Source data:

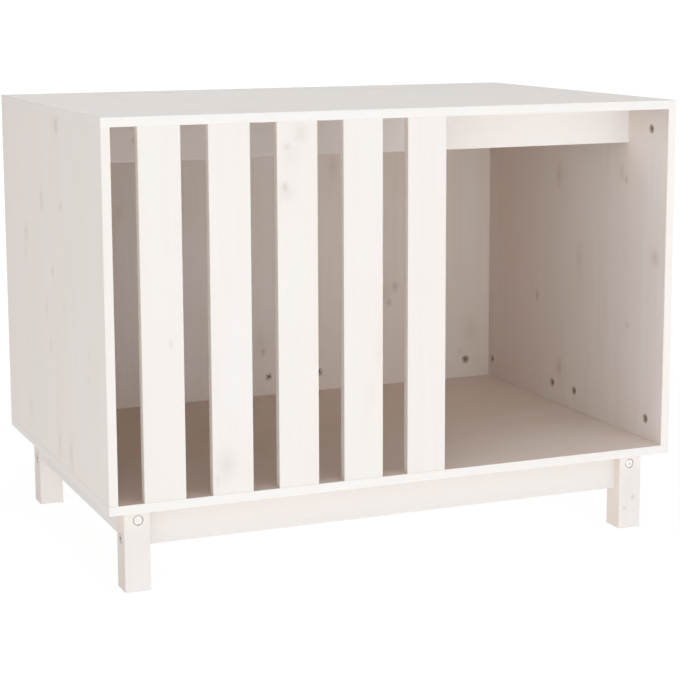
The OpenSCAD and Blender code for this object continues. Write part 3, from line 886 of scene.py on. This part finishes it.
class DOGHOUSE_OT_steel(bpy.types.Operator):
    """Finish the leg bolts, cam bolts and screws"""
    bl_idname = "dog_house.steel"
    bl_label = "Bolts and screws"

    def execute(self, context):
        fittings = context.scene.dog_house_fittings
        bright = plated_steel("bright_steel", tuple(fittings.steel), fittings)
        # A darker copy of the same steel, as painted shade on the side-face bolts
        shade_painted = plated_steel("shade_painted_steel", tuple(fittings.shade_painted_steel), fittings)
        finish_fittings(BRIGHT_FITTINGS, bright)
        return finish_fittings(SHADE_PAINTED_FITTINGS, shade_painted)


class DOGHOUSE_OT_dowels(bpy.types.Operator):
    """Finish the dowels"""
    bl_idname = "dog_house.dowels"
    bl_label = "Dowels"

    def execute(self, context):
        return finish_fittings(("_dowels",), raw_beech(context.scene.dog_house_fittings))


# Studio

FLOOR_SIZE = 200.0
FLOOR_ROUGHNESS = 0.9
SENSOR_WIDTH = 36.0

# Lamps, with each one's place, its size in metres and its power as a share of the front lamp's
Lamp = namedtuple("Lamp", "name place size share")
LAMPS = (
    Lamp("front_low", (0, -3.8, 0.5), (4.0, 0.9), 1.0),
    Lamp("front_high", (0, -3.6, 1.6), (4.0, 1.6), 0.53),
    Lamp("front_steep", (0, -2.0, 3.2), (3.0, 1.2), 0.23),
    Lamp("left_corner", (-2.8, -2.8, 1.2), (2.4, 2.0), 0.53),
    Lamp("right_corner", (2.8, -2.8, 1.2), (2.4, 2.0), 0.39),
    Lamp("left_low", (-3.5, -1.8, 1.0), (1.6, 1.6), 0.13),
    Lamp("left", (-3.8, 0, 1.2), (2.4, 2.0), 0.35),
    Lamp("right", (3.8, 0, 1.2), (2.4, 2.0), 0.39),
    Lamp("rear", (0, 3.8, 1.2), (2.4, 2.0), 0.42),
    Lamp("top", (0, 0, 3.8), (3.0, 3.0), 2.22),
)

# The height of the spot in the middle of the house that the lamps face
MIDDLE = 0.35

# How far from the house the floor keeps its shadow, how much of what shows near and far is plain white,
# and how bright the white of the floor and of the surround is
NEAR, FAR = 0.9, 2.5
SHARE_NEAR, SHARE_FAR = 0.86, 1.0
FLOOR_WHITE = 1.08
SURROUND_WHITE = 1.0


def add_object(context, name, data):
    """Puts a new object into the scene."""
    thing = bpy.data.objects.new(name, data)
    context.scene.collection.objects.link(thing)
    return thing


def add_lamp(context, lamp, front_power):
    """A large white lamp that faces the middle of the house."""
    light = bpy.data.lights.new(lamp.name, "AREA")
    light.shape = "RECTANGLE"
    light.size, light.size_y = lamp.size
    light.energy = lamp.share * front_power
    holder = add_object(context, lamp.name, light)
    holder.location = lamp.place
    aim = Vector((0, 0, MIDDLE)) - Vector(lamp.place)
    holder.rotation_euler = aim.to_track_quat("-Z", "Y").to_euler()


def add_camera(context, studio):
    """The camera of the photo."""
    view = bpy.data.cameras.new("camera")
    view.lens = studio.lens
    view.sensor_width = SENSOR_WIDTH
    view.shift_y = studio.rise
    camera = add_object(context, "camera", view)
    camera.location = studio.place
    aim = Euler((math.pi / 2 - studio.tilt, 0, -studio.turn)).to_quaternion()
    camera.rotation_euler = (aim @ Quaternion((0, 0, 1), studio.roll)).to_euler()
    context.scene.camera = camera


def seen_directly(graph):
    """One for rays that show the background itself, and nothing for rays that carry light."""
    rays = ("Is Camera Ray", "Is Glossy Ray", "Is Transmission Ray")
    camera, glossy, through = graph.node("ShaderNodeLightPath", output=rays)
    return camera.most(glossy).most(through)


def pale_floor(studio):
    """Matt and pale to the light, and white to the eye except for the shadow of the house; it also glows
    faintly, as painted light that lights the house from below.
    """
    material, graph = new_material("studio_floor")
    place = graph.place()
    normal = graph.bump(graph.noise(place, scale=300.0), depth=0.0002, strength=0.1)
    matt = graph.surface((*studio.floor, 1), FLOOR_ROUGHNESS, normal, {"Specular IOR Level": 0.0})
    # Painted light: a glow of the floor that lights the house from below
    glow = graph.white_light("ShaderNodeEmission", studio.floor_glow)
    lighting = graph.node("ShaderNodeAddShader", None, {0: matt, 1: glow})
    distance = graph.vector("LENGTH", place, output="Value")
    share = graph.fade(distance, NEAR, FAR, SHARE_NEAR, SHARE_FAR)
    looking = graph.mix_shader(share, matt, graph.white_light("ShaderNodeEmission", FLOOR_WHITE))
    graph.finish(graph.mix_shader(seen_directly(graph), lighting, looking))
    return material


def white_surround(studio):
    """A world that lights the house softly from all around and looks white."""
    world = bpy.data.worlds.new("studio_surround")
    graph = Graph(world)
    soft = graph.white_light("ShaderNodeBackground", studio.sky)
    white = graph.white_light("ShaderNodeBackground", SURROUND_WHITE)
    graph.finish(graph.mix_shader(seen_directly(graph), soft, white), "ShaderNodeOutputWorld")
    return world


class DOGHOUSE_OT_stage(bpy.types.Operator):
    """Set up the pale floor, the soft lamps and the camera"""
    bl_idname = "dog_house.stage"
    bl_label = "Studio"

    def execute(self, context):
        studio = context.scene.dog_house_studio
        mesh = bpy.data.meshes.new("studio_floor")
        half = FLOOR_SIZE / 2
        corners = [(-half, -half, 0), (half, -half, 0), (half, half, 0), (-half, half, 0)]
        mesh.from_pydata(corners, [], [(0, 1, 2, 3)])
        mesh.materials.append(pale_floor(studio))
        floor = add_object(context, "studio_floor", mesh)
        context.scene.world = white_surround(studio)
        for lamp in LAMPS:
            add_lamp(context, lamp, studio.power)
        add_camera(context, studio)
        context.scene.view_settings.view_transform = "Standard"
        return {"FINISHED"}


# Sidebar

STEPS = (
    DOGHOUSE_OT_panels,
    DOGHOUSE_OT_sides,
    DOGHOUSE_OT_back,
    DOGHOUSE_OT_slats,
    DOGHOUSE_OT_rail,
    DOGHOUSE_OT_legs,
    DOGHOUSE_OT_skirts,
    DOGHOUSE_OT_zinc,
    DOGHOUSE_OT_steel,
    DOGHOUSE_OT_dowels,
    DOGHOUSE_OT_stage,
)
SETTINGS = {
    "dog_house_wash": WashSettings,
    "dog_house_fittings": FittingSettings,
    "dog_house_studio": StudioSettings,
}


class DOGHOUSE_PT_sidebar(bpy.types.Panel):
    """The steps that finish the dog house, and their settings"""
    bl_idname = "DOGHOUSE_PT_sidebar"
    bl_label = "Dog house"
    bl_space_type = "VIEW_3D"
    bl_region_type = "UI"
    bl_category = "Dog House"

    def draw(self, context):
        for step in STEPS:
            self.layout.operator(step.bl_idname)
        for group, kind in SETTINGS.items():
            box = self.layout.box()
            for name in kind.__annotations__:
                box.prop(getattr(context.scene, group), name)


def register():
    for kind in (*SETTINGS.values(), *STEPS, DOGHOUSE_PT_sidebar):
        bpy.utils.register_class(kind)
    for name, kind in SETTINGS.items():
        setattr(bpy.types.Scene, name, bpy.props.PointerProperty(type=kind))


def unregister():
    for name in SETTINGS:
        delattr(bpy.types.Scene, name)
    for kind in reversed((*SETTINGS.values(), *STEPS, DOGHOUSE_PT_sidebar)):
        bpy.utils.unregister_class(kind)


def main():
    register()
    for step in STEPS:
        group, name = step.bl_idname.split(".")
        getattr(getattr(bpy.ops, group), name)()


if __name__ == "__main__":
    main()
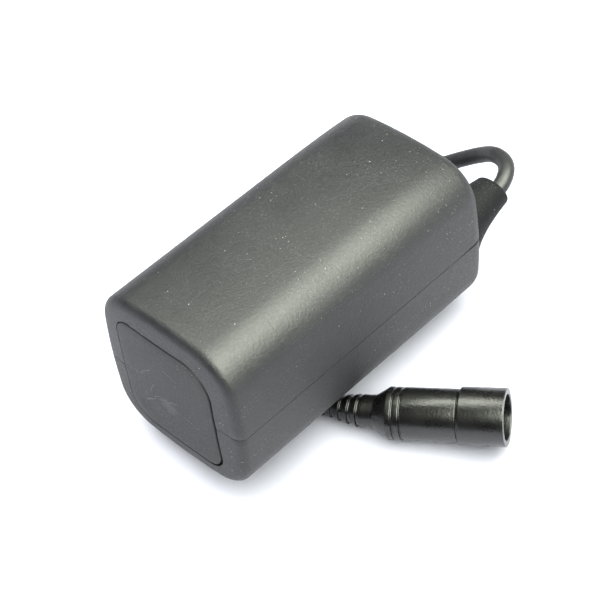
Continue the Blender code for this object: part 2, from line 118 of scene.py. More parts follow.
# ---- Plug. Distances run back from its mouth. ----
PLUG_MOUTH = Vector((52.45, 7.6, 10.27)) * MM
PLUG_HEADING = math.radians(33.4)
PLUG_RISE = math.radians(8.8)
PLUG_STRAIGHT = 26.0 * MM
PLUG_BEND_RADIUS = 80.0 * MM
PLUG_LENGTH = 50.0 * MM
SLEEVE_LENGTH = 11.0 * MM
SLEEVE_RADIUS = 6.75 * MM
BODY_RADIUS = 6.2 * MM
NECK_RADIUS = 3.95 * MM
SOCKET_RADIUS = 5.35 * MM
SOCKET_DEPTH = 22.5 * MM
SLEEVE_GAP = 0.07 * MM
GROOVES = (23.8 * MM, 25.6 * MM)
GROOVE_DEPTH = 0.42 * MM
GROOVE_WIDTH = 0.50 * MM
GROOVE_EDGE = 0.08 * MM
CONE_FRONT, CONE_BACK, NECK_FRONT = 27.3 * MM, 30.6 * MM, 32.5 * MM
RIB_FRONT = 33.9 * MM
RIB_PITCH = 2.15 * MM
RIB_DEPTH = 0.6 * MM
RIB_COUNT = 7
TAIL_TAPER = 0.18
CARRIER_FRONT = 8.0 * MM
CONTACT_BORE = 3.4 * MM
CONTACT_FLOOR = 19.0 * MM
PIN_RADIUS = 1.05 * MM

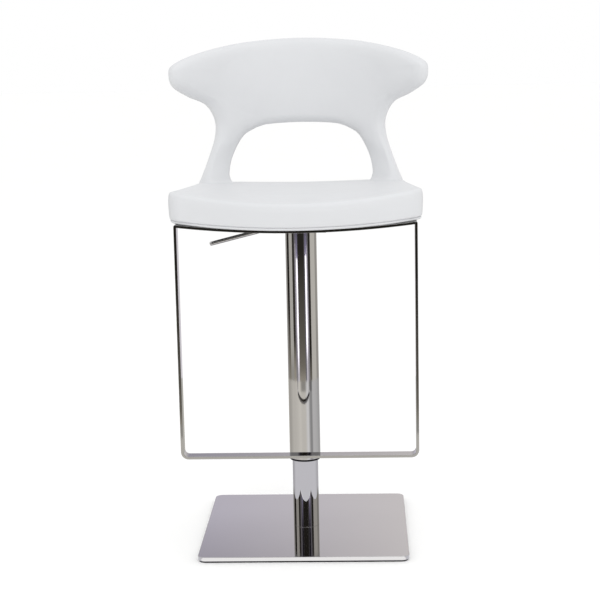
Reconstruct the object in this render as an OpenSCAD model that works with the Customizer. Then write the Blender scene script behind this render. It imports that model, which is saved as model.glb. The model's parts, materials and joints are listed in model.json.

▶ _PROBLEM TO WORK ON_:
Starting at the line that contains "Continue the Blender" and stopping at the line that contains "PIN_RADIUS = 1.05 * MM", transcribe the lines exactly; both boundary lines are to be included.

▶ _FINISHED ANSWER_:
Continue the Blender code for this object: part 2, from line 118 of scene.py. More parts follow.
# ---- Plug. Distances run back from its mouth. ----
PLUG_MOUTH = Vector((52.45, 7.6, 10.27)) * MM
PLUG_HEADING = math.radians(33.4)
PLUG_RISE = math.radians(8.8)
PLUG_STRAIGHT = 26.0 * MM
PLUG_BEND_RADIUS = 80.0 * MM
PLUG_LENGTH = 50.0 * MM
SLEEVE_LENGTH = 11.0 * MM
SLEEVE_RADIUS = 6.75 * MM
BODY_RADIUS = 6.2 * MM
NECK_RADIUS = 3.95 * MM
SOCKET_RADIUS = 5.35 * MM
SOCKET_DEPTH = 22.5 * MM
SLEEVE_GAP = 0.07 * MM
GROOVES = (23.8 * MM, 25.6 * MM)
GROOVE_DEPTH = 0.42 * MM
GROOVE_WIDTH = 0.50 * MM
GROOVE_EDGE = 0.08 * MM
CONE_FRONT, CONE_BACK, NECK_FRONT = 27.3 * MM, 30.6 * MM, 32.5 * MM
RIB_FRONT = 33.9 * MM
RIB_PITCH = 2.15 * MM
RIB_DEPTH = 0.6 * MM
RIB_COUNT = 7
TAIL_TAPER = 0.18
CARRIER_FRONT = 8.0 * MM
CONTACT_BORE = 3.4 * MM
CONTACT_FLOOR = 19.0 * MM
PIN_RADIUS = 1.05 * MM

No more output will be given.